Only the number is needed: how many lines contain the word "that"?
-.-.-
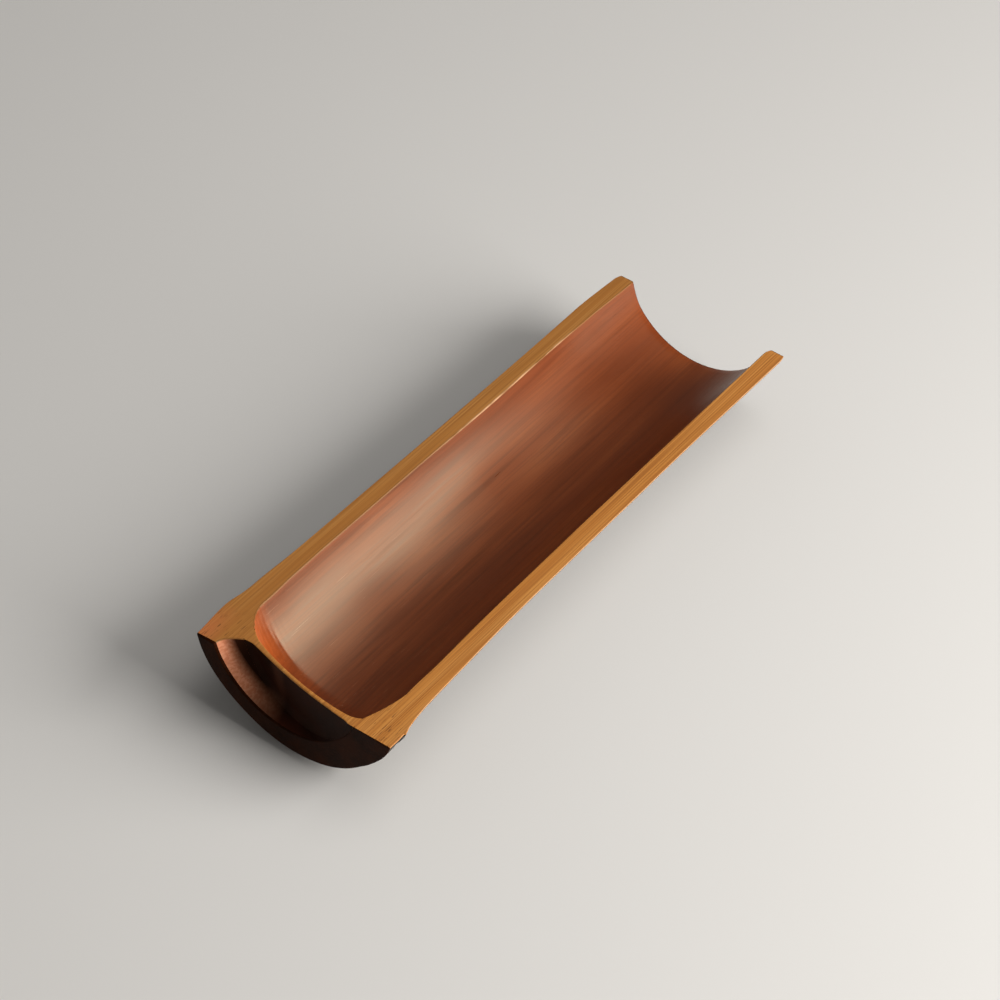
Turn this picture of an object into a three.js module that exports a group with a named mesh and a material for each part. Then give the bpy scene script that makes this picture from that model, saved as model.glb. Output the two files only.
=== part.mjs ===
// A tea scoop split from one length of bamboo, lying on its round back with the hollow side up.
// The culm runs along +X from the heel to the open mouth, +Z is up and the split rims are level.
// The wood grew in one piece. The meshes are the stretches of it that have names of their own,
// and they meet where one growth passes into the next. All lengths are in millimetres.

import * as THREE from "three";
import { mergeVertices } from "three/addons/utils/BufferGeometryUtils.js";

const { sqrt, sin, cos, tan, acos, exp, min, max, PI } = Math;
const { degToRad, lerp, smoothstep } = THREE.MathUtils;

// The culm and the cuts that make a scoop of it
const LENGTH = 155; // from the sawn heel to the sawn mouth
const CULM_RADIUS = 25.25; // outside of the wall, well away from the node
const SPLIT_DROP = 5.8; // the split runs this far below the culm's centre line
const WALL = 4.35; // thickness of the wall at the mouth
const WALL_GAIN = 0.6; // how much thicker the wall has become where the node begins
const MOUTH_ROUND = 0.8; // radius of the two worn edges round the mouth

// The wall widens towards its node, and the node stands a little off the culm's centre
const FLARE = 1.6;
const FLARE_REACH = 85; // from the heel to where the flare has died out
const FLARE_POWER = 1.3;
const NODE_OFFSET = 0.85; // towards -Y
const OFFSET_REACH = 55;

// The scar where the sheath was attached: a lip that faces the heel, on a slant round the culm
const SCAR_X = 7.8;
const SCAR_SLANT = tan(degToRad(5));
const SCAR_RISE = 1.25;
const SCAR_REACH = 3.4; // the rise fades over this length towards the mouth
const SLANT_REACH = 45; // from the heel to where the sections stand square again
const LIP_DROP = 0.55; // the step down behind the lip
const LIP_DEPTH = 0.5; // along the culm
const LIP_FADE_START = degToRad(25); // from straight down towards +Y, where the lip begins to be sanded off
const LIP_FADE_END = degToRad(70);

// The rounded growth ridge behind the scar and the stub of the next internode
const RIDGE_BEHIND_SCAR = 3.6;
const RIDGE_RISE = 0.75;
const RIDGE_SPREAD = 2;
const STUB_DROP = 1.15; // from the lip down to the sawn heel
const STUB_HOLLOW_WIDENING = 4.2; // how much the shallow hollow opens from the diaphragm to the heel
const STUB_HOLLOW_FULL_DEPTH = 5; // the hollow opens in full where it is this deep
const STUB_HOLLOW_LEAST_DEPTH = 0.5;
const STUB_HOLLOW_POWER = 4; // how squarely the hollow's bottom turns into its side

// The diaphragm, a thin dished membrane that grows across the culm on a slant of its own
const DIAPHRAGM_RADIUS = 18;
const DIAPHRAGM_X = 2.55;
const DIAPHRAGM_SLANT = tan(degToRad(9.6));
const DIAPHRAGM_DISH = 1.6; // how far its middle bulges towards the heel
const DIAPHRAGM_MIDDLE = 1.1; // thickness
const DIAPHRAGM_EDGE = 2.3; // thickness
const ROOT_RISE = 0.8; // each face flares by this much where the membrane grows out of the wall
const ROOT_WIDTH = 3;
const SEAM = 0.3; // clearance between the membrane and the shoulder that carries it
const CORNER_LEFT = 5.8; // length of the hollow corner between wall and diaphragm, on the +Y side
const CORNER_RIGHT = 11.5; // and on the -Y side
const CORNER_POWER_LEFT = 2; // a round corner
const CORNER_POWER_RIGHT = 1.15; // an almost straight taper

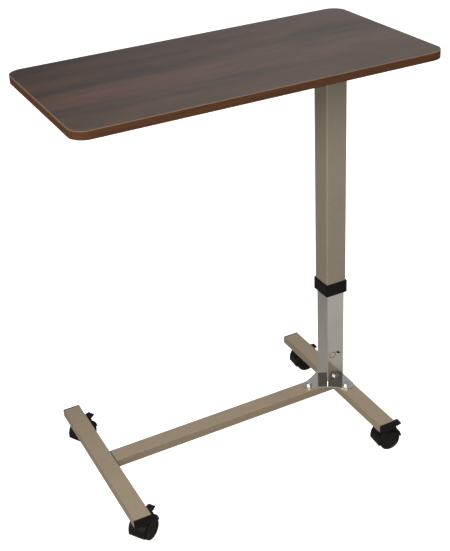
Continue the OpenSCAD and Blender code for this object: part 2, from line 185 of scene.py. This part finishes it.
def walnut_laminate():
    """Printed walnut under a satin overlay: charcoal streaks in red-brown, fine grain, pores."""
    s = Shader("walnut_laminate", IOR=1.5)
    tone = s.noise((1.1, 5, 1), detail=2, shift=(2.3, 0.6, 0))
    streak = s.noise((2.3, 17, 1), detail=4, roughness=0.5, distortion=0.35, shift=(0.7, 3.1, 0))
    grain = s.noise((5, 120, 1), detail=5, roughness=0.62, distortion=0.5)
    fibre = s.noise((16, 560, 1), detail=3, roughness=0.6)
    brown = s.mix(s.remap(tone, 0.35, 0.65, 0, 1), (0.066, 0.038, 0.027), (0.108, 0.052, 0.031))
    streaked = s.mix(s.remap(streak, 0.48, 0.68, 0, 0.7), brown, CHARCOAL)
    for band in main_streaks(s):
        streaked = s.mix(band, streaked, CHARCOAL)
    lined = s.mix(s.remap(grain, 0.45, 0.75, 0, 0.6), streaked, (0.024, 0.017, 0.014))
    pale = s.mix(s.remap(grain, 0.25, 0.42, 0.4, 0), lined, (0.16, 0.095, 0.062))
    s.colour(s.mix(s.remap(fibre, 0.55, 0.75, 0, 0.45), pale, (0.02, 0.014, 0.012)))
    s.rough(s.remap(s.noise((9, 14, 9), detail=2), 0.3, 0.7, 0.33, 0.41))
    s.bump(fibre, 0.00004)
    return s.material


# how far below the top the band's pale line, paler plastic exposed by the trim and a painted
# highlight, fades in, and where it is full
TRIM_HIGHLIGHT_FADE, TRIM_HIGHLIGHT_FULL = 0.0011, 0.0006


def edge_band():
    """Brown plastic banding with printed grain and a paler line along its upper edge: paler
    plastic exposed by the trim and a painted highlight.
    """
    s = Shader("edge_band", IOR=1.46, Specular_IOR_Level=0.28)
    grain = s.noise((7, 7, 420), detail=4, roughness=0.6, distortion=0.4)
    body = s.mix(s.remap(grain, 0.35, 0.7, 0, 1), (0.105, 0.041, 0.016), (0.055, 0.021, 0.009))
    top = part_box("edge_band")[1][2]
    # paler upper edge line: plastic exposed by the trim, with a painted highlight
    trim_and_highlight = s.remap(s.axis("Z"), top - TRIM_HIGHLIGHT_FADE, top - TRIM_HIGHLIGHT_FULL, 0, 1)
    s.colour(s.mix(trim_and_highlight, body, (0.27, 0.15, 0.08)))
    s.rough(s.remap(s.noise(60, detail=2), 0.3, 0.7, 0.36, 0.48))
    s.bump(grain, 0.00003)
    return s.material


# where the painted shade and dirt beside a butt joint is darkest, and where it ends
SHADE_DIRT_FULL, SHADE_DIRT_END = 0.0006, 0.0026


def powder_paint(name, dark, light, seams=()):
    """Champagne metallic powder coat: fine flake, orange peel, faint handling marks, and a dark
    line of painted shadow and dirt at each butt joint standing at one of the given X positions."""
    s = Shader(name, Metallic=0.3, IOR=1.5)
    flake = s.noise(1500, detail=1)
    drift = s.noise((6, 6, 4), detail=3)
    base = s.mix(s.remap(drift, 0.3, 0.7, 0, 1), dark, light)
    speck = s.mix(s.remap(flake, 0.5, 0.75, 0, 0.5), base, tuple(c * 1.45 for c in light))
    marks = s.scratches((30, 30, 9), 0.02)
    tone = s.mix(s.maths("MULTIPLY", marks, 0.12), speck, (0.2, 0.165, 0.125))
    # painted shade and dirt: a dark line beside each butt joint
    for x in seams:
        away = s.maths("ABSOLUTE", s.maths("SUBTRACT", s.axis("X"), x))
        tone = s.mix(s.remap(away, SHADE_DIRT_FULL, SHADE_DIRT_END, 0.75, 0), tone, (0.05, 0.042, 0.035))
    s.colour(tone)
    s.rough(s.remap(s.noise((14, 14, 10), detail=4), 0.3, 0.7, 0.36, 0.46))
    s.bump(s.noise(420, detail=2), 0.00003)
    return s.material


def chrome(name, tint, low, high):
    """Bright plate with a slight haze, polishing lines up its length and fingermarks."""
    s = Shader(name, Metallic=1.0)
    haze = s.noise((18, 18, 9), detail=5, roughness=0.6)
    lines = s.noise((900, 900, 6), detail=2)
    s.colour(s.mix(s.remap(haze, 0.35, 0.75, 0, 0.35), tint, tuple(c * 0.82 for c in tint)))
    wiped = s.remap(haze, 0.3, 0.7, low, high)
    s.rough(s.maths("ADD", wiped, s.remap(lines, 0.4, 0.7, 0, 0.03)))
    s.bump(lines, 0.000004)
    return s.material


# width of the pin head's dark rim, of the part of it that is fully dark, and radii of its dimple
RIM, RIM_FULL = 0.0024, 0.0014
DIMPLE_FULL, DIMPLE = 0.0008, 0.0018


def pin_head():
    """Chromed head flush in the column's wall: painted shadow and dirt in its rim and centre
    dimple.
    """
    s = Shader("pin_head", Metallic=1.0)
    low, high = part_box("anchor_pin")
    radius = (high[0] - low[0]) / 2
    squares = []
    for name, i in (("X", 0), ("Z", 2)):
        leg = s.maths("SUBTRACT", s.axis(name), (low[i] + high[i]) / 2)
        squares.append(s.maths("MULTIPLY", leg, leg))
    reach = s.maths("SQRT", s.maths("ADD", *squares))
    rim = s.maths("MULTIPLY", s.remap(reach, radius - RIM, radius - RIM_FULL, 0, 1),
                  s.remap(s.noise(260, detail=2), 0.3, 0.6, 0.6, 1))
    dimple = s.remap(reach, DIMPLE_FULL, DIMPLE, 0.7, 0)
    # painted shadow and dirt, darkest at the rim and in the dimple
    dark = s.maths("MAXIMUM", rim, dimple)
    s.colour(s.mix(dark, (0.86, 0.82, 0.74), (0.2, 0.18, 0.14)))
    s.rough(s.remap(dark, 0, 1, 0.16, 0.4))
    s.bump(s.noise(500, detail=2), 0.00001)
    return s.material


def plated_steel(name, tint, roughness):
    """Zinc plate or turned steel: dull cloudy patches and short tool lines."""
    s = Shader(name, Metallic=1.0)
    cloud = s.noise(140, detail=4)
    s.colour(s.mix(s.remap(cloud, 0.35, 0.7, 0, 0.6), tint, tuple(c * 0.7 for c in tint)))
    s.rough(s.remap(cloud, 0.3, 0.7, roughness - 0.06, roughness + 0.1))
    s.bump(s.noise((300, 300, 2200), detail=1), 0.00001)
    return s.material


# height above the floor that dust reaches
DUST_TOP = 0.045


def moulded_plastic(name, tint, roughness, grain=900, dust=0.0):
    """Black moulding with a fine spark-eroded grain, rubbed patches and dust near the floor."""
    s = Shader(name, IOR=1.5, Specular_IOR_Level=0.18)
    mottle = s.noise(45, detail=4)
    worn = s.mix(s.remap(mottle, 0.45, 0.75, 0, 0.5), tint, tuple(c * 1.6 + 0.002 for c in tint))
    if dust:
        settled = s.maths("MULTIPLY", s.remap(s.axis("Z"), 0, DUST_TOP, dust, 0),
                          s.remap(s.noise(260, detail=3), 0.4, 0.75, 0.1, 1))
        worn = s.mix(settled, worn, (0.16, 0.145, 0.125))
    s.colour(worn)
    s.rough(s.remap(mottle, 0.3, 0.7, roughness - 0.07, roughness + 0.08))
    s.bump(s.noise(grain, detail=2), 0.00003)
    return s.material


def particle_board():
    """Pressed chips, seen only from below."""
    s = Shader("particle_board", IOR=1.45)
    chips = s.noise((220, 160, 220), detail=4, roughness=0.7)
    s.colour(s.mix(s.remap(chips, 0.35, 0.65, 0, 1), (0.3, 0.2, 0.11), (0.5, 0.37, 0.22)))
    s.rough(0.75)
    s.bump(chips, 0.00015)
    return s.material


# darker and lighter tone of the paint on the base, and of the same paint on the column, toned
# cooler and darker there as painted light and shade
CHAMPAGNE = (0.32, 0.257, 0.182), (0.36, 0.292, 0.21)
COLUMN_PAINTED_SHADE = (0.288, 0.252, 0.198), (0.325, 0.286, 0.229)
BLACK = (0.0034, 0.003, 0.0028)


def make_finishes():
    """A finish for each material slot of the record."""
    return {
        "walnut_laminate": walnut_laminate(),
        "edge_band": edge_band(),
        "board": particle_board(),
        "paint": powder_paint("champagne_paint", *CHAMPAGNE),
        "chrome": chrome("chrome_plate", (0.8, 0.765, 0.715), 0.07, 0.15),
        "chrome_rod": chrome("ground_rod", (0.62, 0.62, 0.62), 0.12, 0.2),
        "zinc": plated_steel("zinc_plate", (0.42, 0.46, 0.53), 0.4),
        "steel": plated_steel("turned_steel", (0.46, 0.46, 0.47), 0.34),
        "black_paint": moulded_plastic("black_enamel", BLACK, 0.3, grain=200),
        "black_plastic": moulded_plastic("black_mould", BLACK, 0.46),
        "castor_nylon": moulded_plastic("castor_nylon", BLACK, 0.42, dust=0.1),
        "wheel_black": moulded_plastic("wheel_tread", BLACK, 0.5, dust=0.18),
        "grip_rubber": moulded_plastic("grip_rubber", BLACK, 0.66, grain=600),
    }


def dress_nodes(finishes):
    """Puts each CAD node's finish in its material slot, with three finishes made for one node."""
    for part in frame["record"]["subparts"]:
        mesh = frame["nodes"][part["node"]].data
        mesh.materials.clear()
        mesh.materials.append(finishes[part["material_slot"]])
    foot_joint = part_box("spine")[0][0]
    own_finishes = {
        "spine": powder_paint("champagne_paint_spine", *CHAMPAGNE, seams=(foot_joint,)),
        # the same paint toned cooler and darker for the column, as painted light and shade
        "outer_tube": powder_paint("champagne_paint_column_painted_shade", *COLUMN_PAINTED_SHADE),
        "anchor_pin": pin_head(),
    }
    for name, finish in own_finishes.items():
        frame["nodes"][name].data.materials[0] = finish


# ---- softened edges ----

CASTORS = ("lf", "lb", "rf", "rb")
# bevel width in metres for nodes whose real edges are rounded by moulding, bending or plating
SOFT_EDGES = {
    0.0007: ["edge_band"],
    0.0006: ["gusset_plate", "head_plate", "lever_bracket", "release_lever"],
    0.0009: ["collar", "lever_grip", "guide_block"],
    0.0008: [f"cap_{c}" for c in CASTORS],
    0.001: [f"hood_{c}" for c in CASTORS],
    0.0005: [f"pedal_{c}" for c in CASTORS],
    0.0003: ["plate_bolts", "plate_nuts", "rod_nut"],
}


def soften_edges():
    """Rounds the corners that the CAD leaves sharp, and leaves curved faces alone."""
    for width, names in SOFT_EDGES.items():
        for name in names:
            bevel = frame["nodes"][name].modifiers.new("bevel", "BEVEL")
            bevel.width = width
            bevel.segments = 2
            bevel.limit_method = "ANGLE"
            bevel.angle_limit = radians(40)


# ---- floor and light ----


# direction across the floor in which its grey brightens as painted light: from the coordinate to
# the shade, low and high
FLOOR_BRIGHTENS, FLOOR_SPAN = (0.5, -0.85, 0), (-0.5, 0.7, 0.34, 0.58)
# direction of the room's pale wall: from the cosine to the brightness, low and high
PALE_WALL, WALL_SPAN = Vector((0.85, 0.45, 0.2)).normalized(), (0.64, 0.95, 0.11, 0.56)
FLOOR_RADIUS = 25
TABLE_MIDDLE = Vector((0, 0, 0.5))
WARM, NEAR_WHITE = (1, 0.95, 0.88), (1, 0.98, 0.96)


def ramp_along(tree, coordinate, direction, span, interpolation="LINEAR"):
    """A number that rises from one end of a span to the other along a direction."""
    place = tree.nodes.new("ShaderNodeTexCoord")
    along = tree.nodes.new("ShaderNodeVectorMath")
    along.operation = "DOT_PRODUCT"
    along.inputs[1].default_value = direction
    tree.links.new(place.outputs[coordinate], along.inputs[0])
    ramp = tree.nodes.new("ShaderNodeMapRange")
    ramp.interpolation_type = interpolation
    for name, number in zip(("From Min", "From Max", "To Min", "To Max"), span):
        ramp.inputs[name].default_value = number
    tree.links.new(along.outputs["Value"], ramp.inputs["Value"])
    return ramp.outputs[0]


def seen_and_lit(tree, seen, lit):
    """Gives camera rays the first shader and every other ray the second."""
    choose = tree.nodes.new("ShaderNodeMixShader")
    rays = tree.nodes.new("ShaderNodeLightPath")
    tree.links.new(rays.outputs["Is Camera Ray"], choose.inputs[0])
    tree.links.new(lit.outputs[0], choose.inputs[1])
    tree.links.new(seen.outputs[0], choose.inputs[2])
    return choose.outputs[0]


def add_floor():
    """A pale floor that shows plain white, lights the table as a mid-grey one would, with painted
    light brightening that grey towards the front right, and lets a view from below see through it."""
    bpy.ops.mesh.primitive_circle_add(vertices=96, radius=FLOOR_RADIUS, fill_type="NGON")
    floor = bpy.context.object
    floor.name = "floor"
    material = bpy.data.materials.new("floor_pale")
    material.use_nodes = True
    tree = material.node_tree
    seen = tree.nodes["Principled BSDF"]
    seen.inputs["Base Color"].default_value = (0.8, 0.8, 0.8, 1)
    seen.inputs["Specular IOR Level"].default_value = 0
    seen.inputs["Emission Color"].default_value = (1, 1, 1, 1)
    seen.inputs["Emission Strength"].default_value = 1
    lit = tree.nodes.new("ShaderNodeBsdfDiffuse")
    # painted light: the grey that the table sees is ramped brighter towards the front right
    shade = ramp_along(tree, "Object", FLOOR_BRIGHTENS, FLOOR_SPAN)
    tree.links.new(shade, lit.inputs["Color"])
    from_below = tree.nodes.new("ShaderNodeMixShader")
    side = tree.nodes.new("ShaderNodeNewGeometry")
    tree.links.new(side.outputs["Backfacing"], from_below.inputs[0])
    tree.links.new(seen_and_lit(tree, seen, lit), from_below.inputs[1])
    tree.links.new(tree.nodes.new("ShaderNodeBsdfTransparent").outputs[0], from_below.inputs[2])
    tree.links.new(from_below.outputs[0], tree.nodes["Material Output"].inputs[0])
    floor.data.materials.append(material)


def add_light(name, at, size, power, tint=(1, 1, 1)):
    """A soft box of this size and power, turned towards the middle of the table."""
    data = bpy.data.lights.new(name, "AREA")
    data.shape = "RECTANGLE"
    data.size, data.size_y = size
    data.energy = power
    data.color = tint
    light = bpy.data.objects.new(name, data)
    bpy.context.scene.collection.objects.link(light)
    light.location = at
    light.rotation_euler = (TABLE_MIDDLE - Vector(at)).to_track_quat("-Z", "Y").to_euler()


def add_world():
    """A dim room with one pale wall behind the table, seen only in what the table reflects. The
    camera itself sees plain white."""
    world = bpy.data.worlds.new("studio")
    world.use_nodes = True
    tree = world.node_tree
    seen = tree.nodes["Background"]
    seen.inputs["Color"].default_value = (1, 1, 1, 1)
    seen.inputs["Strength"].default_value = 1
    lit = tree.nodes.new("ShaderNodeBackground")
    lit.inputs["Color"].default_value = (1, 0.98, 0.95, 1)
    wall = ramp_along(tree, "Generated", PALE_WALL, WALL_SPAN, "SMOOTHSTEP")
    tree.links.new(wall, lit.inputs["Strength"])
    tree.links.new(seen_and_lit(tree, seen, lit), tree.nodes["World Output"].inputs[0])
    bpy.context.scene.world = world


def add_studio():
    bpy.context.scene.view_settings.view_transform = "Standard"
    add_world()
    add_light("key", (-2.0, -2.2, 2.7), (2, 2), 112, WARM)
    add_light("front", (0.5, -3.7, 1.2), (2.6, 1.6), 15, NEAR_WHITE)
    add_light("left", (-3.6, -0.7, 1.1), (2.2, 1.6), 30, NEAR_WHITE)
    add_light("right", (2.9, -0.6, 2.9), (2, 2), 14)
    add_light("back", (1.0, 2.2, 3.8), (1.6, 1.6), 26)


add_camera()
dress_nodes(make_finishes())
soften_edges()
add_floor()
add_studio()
-.-.-
CORRECT ANSWER
13